Among his organization's focuses during that time has been developing the tools to share information, and building partnerships that support collaboration on advocacy related to the regulatory and legislative tools required to combat cyber crime.
“We have been successful at influencing policy and we have used the lessons learned through our members' experience to inform our advocacy.”
Equally important, he says, is that the amount of attention focused on financial cyber crime has attracted the attention of chief executives in a number of sectors.
“In our business, we have been very focused on the development of the national cyber security framework since the president signed the executive order (in February 2013), but we recognize its contents are not core to CEOs, especially outside financial services. It's highly technical. But, all along the value chain of financial services, we need to take advantage of the interest the cyber security framework has created in the C-suite.”
Johnson believes it is incumbent on CSOs to give senior executives the tools and information they need to ask the right questions, and know when they are getting the right answers.
“We are all working through the issues right now,” he says. “Our industry is doing it and the regulatory agencies are also trying to articulate the risk. A lot of things are coming together, and if CEOs recognize security as a business imperative, they will make the resources available appropriate to the risk at hand.”
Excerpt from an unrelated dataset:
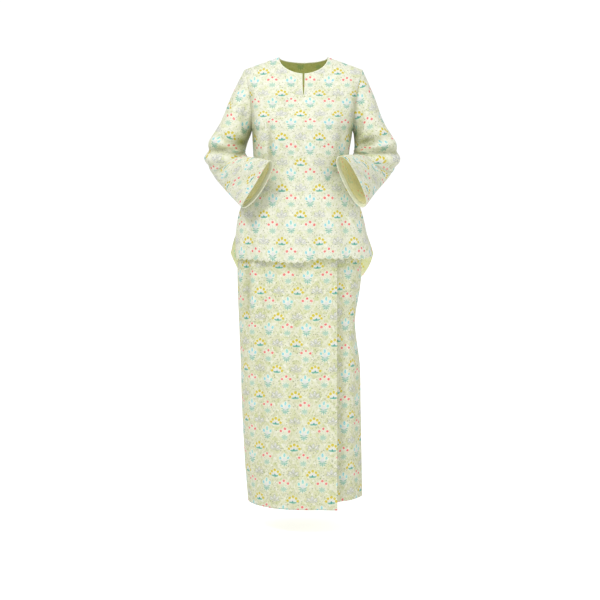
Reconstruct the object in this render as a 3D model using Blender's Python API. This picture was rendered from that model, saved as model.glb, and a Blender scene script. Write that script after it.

However, what is important to remember, he says, is that risk will continue to mature as cyber criminals develop new tools and strategies. With hacktivists and foreign national players joining the ranks of latter-day Bill Doolins, banks can never feel completely secure.
“Protecting the security of our financial institutions is no sprint,” says Johnson. “It is a long haul, and we need to institutionalize our risk management to succeed.”